COLUMN: The curious monopoly that is USU Dining Services
Dining Services has a sort of monopoly on campus. It owns all the restaurants, but the restaurants pick their business models and food prices separately. They are simultaneously in competition and cooperation to make as many sales as possible — but this hegemony is not as artificial as it may appear.
Dining Services is a special type of organization from Utah State called an auxiliary. It is not officially for profit, but for all intents and purposes it functions as a business and thus seeks profit. It also shares part of its revenue with the university, supplying human resources and the controller’s office with funds. It provides wages and salaries to its employees and attempts to offer affordable food for students, all while expanding without competing against itself. This odd relationship affects the prices customers see on the menu.
“The monopoly issue is an interesting one,” said Alan Andersen, executive director of USU Dining Services. “Years ago we offered space to downtown restaurants but no one was interested because they couldn’t make money on campus.”
Andersen cited the lack of diverse menu options across different mealtimes, or what are called “dayparts,” as one of the obstacles for profitability on campus.
“Some of our locations are not even breaking even, but overall Dining Services is able to make enough to reinvest and continuously improve,” Andersen said.
So what about profit?
According to Andersen, since Dining Services doesn’t “receive any money from tuition, fees, the state legislature in the form of tax revenues, or anything like that,” on-campus restaurants set prices relative to what’s available in town. Behaving “very much like a business would downtown,” Andersen said. Yet, Dining Services gives part of their profit to the university beyond its yearly $500k rent.
Ultimately, there are many contradictions in the way that Dining Services is organized and operated. Dining Services claims itself as not for profit while still seeking profit and expansion. It is part of the university, yet separate and independent. It competes with downtown businesses while being largely insulated from them physically. All these contradictions combine to set the price the way students see it.
This is a tricky situation for a food operation to balance, but it is difficult to imagine competition with downtown as a legitimate concern for food price justification. Is it realistic to imagine thousands of students flocking downtown, then back to campus each lunch and breakfast only to get a slightly cheaper meal or find a cheap apple? Or — even less likely — actually meal-prepping? Wouldn’t lowering some food prices incentivise students to purchase more food, rather than less of it?
Students may question food prices on campus, even find themselves scoffing at the obviously inflated prices. But should the university subsidize the food students pay for? Doesn’t the university get enough money from student fees, the state, loans and ever-rising tuition and fee prices? Couldn’t they give students a break at least in sustenance?

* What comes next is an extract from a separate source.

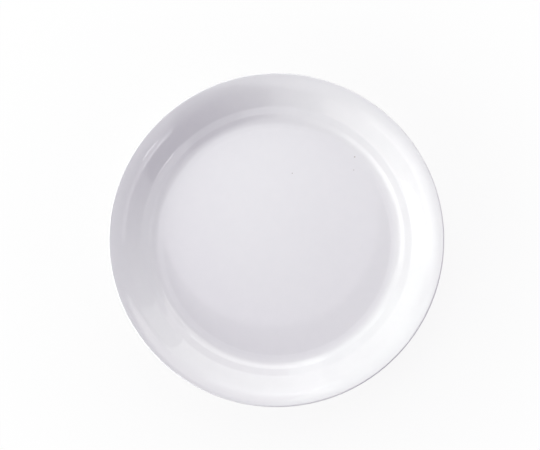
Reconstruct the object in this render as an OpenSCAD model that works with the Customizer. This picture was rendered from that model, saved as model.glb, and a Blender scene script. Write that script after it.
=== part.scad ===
/* [Plate] */
// Outside diameter over the lip
plate_d = 230; // [224:1:270]
// Thickness of the moulded paper wall
wall = 0.7; // [0.5:0.05:1.2]

/* [Floor] */
// Radius of the floor on the food side, where the heel curve starts
floor_r = 80.8; // [78:0.1:83]
// Width of the level ring that the plate stands on
seat_w = 1.6; // [1:0.1:6]
// Height of the crowned middle above the level ring
crown_h = 2.8; // [0.5:0.1:4]
// Radius of the hollow curve between the crown and the level ring
crown_foot_r = 12; // [6:1:100]

/* [Side wall] */
// Hollow radius of the heel, on the food side
heel_r = 11.5; // [8:0.5:14]
// Slope of the side wall above level
side_slope = 30; // [26:1:40]
// Straight run of the side wall
side_run = 1.9; // [0.5:0.1:3]
// Round radius of the shoulder that ends the side wall, on the food side
shoulder_r = 5; // [3:0.5:8]

/* [Verge step] */
// Slope of the narrow step round the well
step_slope = 22; // [12:1:25]
// Straight run of the step
step_run = 4; // [1:0.1:5]
// Hollow radius between the step and the flange, on the food side
verge_r = 7.5; // [4:0.5:10]

/* [Flange] */
// Slope of the flange where it leaves the step
flange_slope = 36.5; // [30:0.5:42]
// Slope to which the flange flattens before the lip
rim_slope = 17.5; // [12:0.5:24]
// Round radius over which the flange flattens
brow_r = 38; // [20:1:42]

/* [Lip] */
// Hollow radius of the turned-down lip, underneath
lip_hollow_r = 0.1; // [0.05:0.05:1.5]
// Slope at which the lip ends, below level
lip_drop = 65; // [45:1:88]
// Straight run of the lip below its curve
skirt_run = 0.2; // [0.1:0.1:1.5]

/* [Hidden] */
paper_white = [0.93, 0.93, 0.95];
// Largest gap between a curve and the chords that draw it
chord_gap = 0.008;
// Sides of the plate in preview
$fn = 180;

// The crown is a round curve and then a hollow one, which turn by the same angle.
seat_start_r = floor_r - seat_w;
crown_turn = 2 * atan(crown_h / seat_start_r);
crown_r = seat_start_r / sin(crown_turn) - crown_foot_r;

// The lip bends the wall round its hollow, so the food side is one wall further out.
lip_r = lip_hollow_r + wall;

// Reach from the axis of a curve that turns from one slope to another.
function curve_reach(r, from, to) = r * abs(sin(to) - sin(from));

// The flange's straight run takes up what the other pieces of the section leave.
flange_run = (plate_d / 2 - floor_r
    - curve_reach(heel_r, 0, side_slope)
    - side_run * cos(side_slope)
    - curve_reach(shoulder_r, side_slope, step_slope)
    - step_run * cos(step_slope)
    - curve_reach(verge_r, step_slope, flange_slope)
    - curve_reach(brow_r, flange_slope, rim_slope)
    - curve_reach(lip_r, rim_slope, -lip_drop)
    - skirt_run * cos(lip_drop)) / cos(flange_slope);

// The food side's section, from the axis outwards. Each row is a radius and the slope that the curve
// turns to, or a length and undef for a straight run. Every piece is tangent to the one before it, and
// the lip has two rows, so that the highest point of its curve is a point of the section.
section = [
    [crown_r, -crown_turn],
    [crown_foot_r, 0],
    [seat_w, undef],
    [heel_r, side_slope],
    [side_run, undef],
    [shoulder_r, step_slope],
    [step_run, undef],
    [verge_r, flange_slope],
    [flange_run, undef],
    [brow_r, rim_slope],
    [lip_r, 0],
    [lip_r, -lip_drop],
    [skirt_run, undef]
];

// Chords that keep a curve of radius r within chord_gap while it turns by an angle.
function chords(r, turn) = max(1, ceil(abs(turn) / (2 * acos(1 - chord_gap / r))));

// A pose is [distance from the axis, height, slope]. A straight run moves it along its slope.
function along(pose, run) =
    [pose[0] + run * cos(pose[2]), pose[1] + run * sin(pose[2]), pose[2]];

// A curve moves a pose round a centre that lies square to its slope, above it where it turns upwards.
function round_to(pose, r, slope) =
    let (up = slope > pose[2] ? r : -r)
    [
        pose[0] + up * (sin(slope) - sin(pose[2])),
        pose[1] + up * (cos(pose[2]) - cos(slope)),
        slope
    ];

// The poses that one row of the section adds after the given one.
function piece(pose, row) = is_undef(row[1])
    ? [along(pose, row[0])]
    : let (n = chords(row[0], row[1] - pose[2]))
      [for (i = [1:n]) round_to(pose, row[0], pose[2] + (row[1] - pose[2]) * i / n)];

// All the poses of the food side, by walking the section row by row.
function walk(poses, i = 0) = i == len(section)
    ? poses
    : walk(concat(poses, piece(poses[len(poses) - 1], section[i])), i + 1);

// The crowned middle stands above the seat, whose underside is at height 0.
food_side = walk([[0, wall + crown_h, 0]]);

// The point of the underside that lies square below a pose of the food side.
function below(pose) = [pose[0] + wall * sin(pose[2]), pose[1] - wall * cos(pose[2])];

// One wall of even thickness, with a square-cut edge under the lip
module wall_section() {
    top = [for (pose = food_side) [pose[0], pose[1]]];
    bottom = [for (i = [len(food_side) - 1:-1:0]) below(food_side[i])];
    polygon(concat(top, bottom));
}

// The whole plate is one moulded piece of revolution.
module plate() {
    color(paper_white) rotate_extrude() wall_section();
}

plate();
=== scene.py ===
"""A moulded paper plate with a glossy coated face, lying on a white table and seen from above."""

import math

import bpy
import numpy as np
from mathutils import Matrix, Vector


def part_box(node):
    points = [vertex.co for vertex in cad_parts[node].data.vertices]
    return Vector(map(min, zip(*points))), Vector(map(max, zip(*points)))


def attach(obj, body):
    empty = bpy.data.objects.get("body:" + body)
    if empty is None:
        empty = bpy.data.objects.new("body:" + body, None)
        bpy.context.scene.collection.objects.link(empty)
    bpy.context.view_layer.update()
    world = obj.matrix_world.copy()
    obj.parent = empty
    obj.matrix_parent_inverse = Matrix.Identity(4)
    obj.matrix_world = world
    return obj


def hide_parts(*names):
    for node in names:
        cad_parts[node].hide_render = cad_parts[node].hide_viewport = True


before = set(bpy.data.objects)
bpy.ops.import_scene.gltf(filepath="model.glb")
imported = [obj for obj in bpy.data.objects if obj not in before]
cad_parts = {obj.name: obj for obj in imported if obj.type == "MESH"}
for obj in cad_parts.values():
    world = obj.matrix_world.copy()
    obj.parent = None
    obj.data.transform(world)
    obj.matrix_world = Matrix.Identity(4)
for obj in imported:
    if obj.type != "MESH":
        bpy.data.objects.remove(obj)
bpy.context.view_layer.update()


# The camera
# It looks almost straight down from a little in front of the plate, as a copy stand does. The lens is
# chosen so that the plate is as large as in the photograph, and the aim so that it lies where it does there.
PHOTO_WIDTH = 540
PHOTO_MIDDLE_PX = (269.5, 224.5)
PLATE_MIDDLE_PX = (275.7, 238.4)
PLATE_RADIUS_PX = 168.0
CAMERA_ELEVATION = 84.3
CAMERA_SIDE = 0.8
CAMERA_DISTANCE = 1.9
SENSOR_WIDTH = 36.0

plate_low, plate_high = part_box("plate")
plate_radius = (plate_high.x - plate_low.x) / 2
rim_middle = Vector((0, 0, plate_high.z))
metres_per_px = plate_radius / PLATE_RADIUS_PX

camera = bpy.data.objects.new("camera", bpy.data.cameras.new("camera"))
bpy.context.scene.collection.objects.link(camera)
camera.data.sensor_width = SENSOR_WIDTH
camera.data.lens = SENSOR_WIDTH * CAMERA_DISTANCE / (PHOTO_WIDTH * metres_per_px)
lean_front = math.tan(math.radians(90 - CAMERA_ELEVATION))
lean_side = math.tan(math.radians(CAMERA_SIDE))
backwards = Vector((lean_side, -lean_front, 1)).normalized()
sideways = Vector((0, 1, 0)).cross(backwards).normalized()
upwards = backwards.cross(sideways)
aim = (
    rim_middle
    - sideways * (PLATE_MIDDLE_PX[0] - PHOTO_MIDDLE_PX[0]) * metres_per_px
    + upwards * (PLATE_MIDDLE_PX[1] - PHOTO_MIDDLE_PX[1]) * metres_per_px
)
axes = Matrix((sideways, upwards, backwards)).transposed().to_4x4()
camera.matrix_world = Matrix.Translation(aim + backwards * CAMERA_DISTANCE) @ axes
bpy.context.scene.camera = camera
bpy.context.scene.view_settings.view_transform = "Standard"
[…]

There could be a program, fee or subsidy that helps students with food on campus. A larger, more sophisticated Student Nutrition Access Center (SNAC) program could be funded and healthier food options could be reduced in price even by a fraction, but this would take action from students.

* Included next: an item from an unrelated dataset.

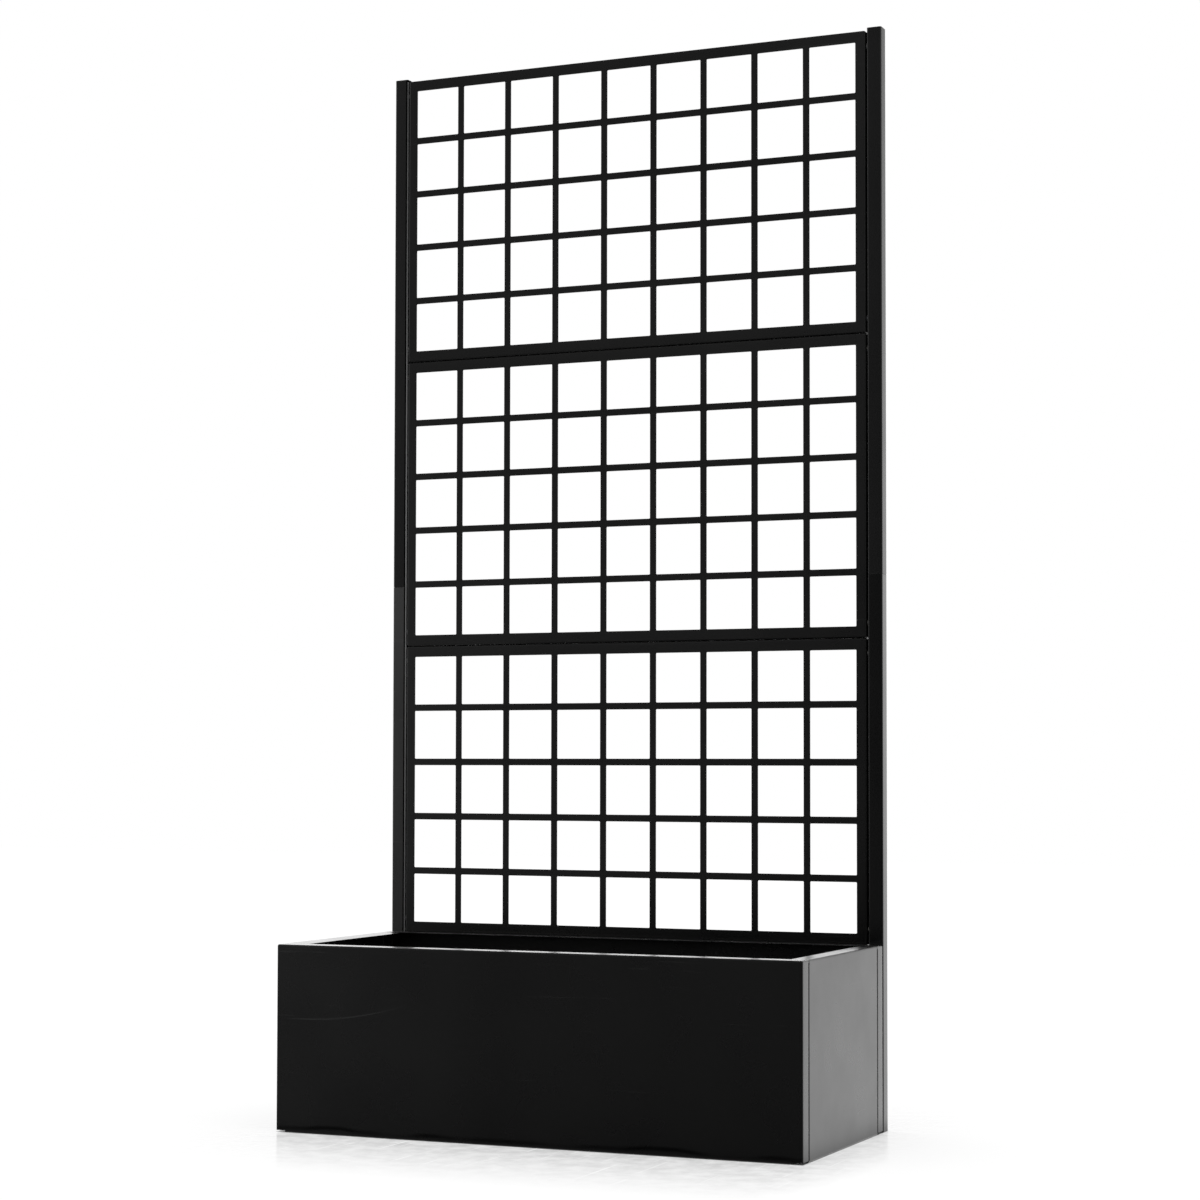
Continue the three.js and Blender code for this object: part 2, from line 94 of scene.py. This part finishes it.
class Graph:
    """Short calls that add nodes to a material or world."""

    def __init__(self, owner):
        owner.use_nodes = True
        self.tree = owner.node_tree
        self.tree.nodes.clear()

    def add(self, kind, inputs=None, **settings):
        node = self.tree.nodes.new(kind)
        for key, value in settings.items():
            setattr(node, key, value)
        for key, value in (inputs or {}).items():
            if isinstance(value, bpy.types.NodeSocket):
                self.tree.links.new(value, node.inputs[key])
            else:
                node.inputs[key].default_value = value
        return node

    def place(self, scale=(1, 1, 1), rotation=(0, 0, 0), offset=(0, 0, 0), vector=None):
        """Coordinates on the object, or the given ones, scaled, then turned, then moved."""
        vector = vector or self.add("ShaderNodeTexCoord").outputs["Object"]
        inputs = {"Vector": vector, "Scale": scale, "Rotation": rotation, "Location": offset}
        return self.add("ShaderNodeMapping", inputs).outputs[0]

    def axes(self):
        """The outputs X, Y and Z of the coordinates on the object."""
        return self.add("ShaderNodeSeparateXYZ", {0: self.place()}).outputs

    def noise(self, scale, detail=2.0, roughness=0.5, vector=None, distortion=0.0):
        inputs = {"Vector": vector or self.place(), "Scale": scale, "Detail": detail,
                  "Roughness": roughness, "Distortion": distortion}
        return self.add("ShaderNodeTexNoise", inputs).outputs[0]

    def remap(self, value, low, high, to_low, to_high):
        inputs = {"Value": value, "From Min": low, "From Max": high, "To Min": to_low, "To Max": to_high}
        return self.add("ShaderNodeMapRange", inputs, clamp=True).outputs[0]

    def between(self, value, start, full, fade, end):
        """0 up to start, 1 from full to fade, 0 again from end."""
        return self.product(self.remap(value, start, full, 0.0, 1.0), self.remap(value, fade, end, 1.0, 0.0))

    def math(self, operation, a, b=0.0, c=0.0):
        return self.add("ShaderNodeMath", {0: a, 1: b, 2: c}, operation=operation).outputs[0]

    def product(self, first, *others):
        for other in others:
            first = self.math("MULTIPLY", first, other)
        return first

    def gap(self, value, target):
        """Distance of a value from its target."""
        return self.math("ABSOLUTE", self.math("SUBTRACT", value, target))

    def beyond(self, value, limit):
        """How far a value lies past a limit that holds on both sides of 0."""
        return self.math("SUBTRACT", self.math("ABSOLUTE", value), limit)

    def blend(self, factor, a, b):
        return self.add("ShaderNodeMix", {0: factor, 6: a, 7: b}, data_type="RGBA").outputs[2]

    def toned(self, colour, factor):
        return self.add("ShaderNodeVectorMath", {0: colour, 3: factor}, operation="SCALE").outputs[0]

    def bump(self, height, distance, under=None):
        inputs = {"Height": height, "Distance": distance}
        if under:
            inputs["Normal"] = under
        return self.add("ShaderNodeBump", inputs).outputs[0]

    def sum_of(self, shader, other):
        return self.add("ShaderNodeAddShader", {0: shader, 1: other}).outputs[0]

    def choice(self, factor, shader, other):
        return self.add("ShaderNodeMixShader", {0: factor, 1: shader, 2: other}).outputs[0]

    def glow(self, strength):
        return self.add("ShaderNodeEmission", {"Strength": strength}).outputs[0]

    def surface(self, shader):
        self.add("ShaderNodeOutputMaterial", {"Surface": shader})


# ------------------------------------------------------------------ materials

BLACK = grey(0.0)
COAT_IOR = 1.32
COAT_SHEEN = 0.5                  # specular level of the black coat under its skin
GLOSS_RANGE = 0.03                # roughness, up and down
EDGE_ON = (0.84, 0.93)            # how far a surface faces away where its turn to a mirror starts and ends
EDGE_ON_COLOUR = grey(0.66)

FRONT_TONE = 0.0074
SCRATCH_START_X, SCRATCH_START_Z = 0.050 - HALF_WIDTH, 0.1833
SCRATCH_BEND = 0.82               # rise of the scratch over the square of its run, in 1/m
SCRATCH_ENDS_X = (-0.44, -0.39, -0.28, -0.21)     # fades in over the first two, out over the last two
SCRATCH_REACH = (0.0004, 0.0016)  # distances from its middle where it starts and ends to fade
RIPPLE_Z = (0.004, 0.011)         # lowest and highest place of the painted dark reflections along the bottom fold
RIPPLE_REACH = (0.001, 0.005)

CORNER_INSET = 0.0035             # start of a post's inner corners, from its inner face
# Painted glint on the left post's inner corner, beside the panels:
PAINTED_GLINT_INSET = 0.0011
PAINTED_GLINT_DEPTH = 0.0045          # how far the painted glint runs back round the corner
PAINTED_GLINT_PEAK_Z = 1.0            # where it is brightest
PAINTED_GLINT_FADING = -0.65          # per metre up or down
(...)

Andersen is open to these types of changes on paper. but he’s not optimistic that there is any will to provide cheaper food prices to students, and is not interested in curbing or modifying purchasing behavior. He is more interested in educating his customers.
“A dietician would be a great resource, especially to students with specific dietary concerns or issues,” Andersen said. “The dietician could also lend a lot more consistency to our efforts to provide nutritional information.”

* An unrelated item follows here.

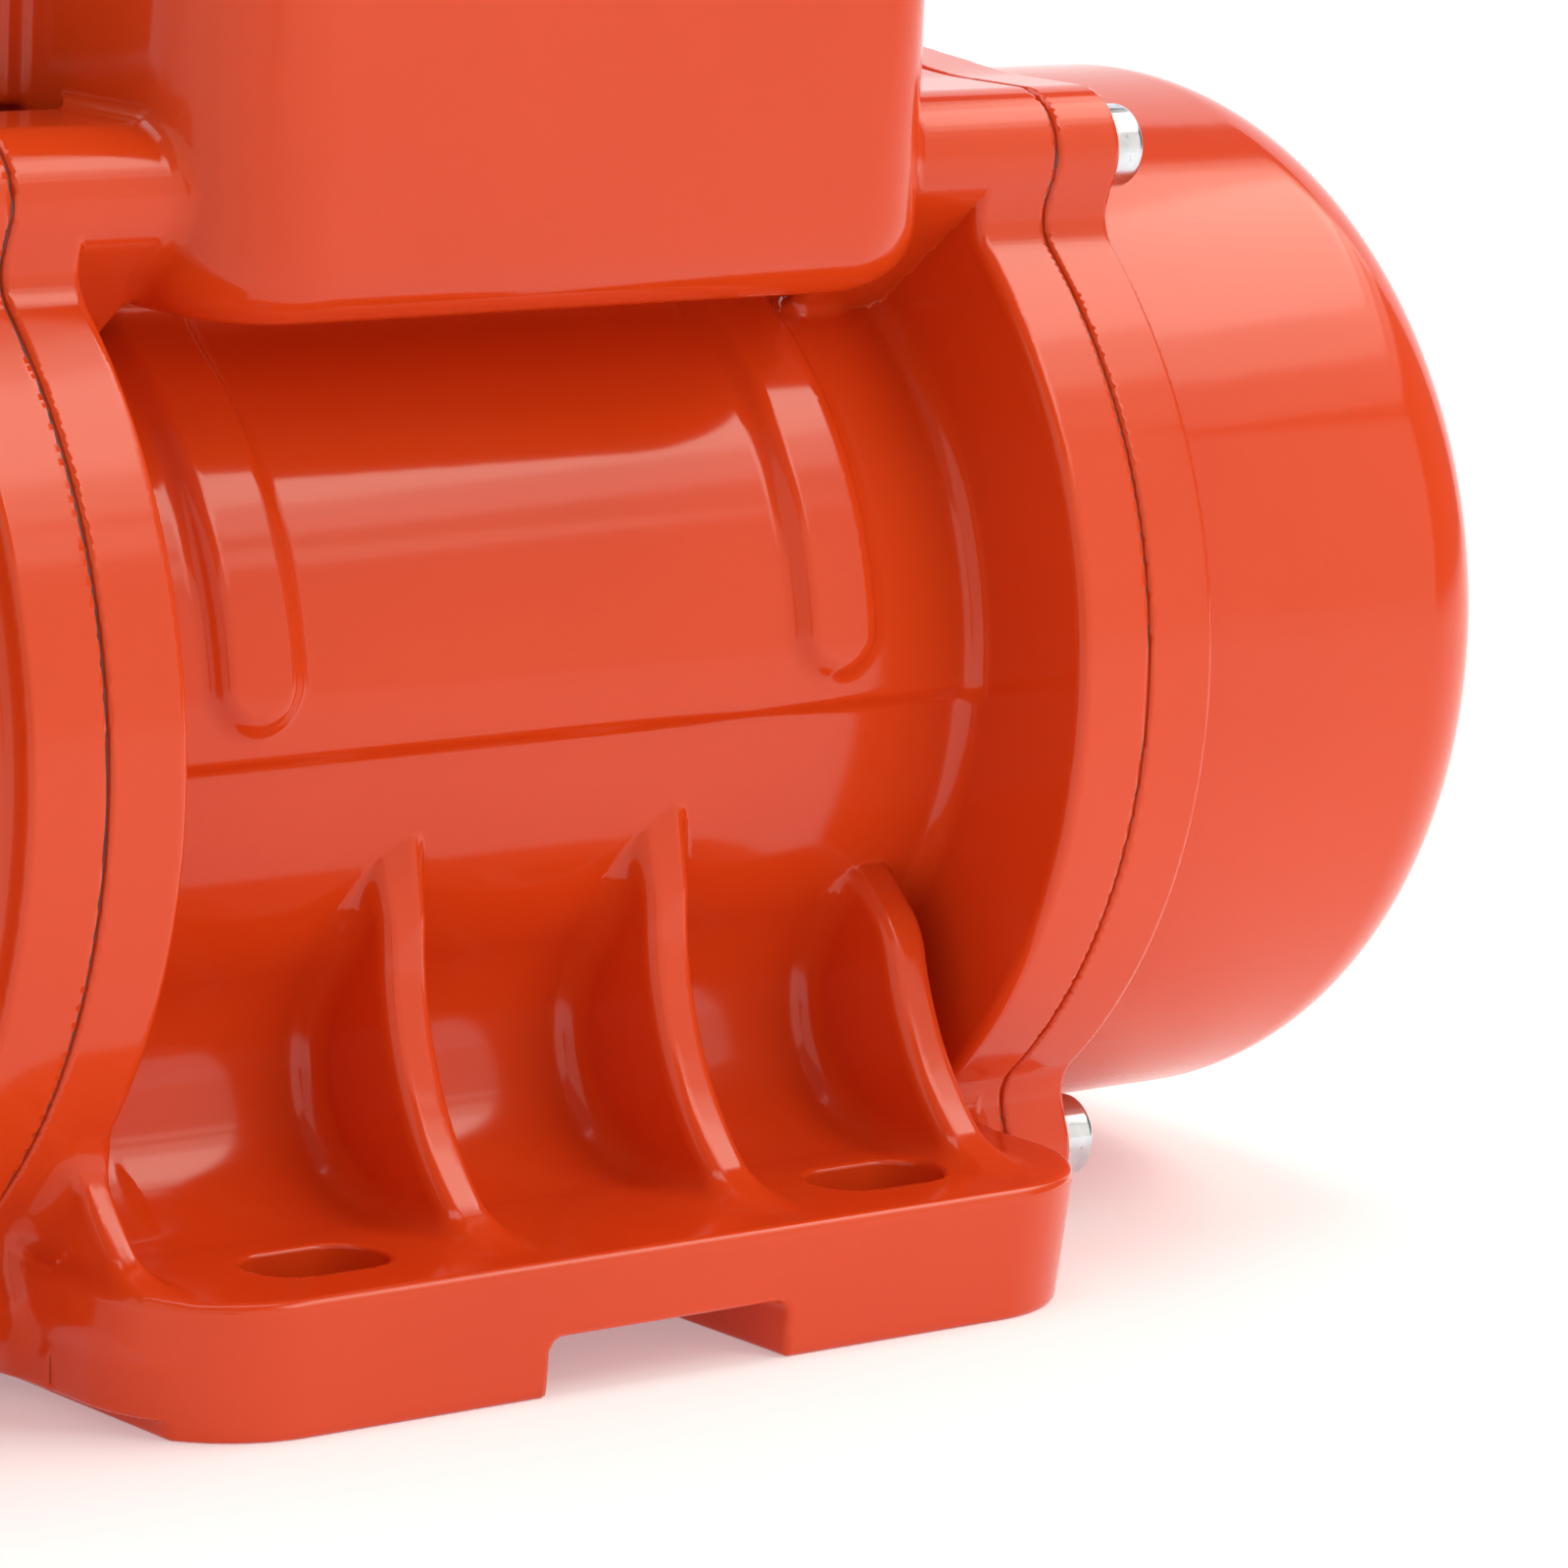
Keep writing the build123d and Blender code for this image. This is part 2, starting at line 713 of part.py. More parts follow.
save(earth_washer.part, "earth_washer")
washer_top_z = box_floor_z + washer_thickness
earth_seat = Plane(origin=(earth_x, earth_y, washer_top_z), z_dir=(0, 0, 1))
save(cap_screw(earth_seat, earth_screw, washer_thickness + floor_tap - free_gap), "earth_screw")

# Cable gland: it screws into the entry pad and points along -X
entry_face = Plane(origin=(entry_face_x, 0, entry_z), x_dir=(0, 1, 0), z_dir=(-1, 0, 0))

with BuildPart() as gland_body:
    with BuildSketch(entry_face):
        RegularPolygon(gland_flats / 2, 6, major_radius=False)
    extrude(amount=gland_hex)
    with BuildSketch(entry_face):
        Circle(gland_thread_radius - thread_fit)
    extrude(amount=-(entry_proud + box_wall))
    with BuildSketch(entry_face.offset(gland_hex)):
        Circle(gland_collar_radius)
    extrude(amount=gland_collar)
    with BuildSketch(entry_face.offset(gland_hex + gland_collar)):
        Circle(gland_bore)
    extrude(amount=-(gland_hex + gland_collar + entry_proud + box_wall), mode=Mode.SUBTRACT)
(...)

As for the future, Dining Services is expecting to open up to three new locations and a remodeling of the Hub in the Taggart Student Center within the next year.
— Diego Mendiola is a junior writing for the Utah Statesman’s news vertical. Contact him with feedback at diego.mendiola.93@gmail.com.
I’m not sure I subscribe to the logic that says because certain students fail to do ‘x’, all students must pay more in order to provide them with ‘y’. The University upping its costs to provide for a small minority of students that are incapable or too lazy to provide food for themselves seems paternalistic in the wrong sort of way for “higher education”. The University’s purpose is to educate students in classrooms about subjects that they are voluntarily paying for. I don’t see how providing subsidized food falls into that realm, and it will result in a form of redistribution. That is the only plausible outcome.
On a different note, and in regards to the contradictions that you claim, I’m not sure that the information that you’ve provided us with here is sufficient in determining that the Dining Services are for-profit as apposed to non-profit (https://www.law.cornell.edu/wex/non-profit_organizations). If the revenue is split between the University (non-profit) and it’s own operations, that would draw the assumption that it operates more as a non-profit. Of course, there may be other factors, but they don’t appear to be presented here. Also, I don’t see how you can argue in good faith that Dining Services on campus compete with “downtown businesses”. Their operations have so little overlap to the vast majority of us. Practically nobody who buys some food on campus between classes would go downtown instead if the option weren’t available, and nobody who is going out to eat at night goes to eat on campus if they aren’t already there. Maybe if there were more restaurants like Morty’s, or a higher population in the dorms, or if the University upped it’s parking game so that students could easily come and go off of campus, but until then, just not seeing it.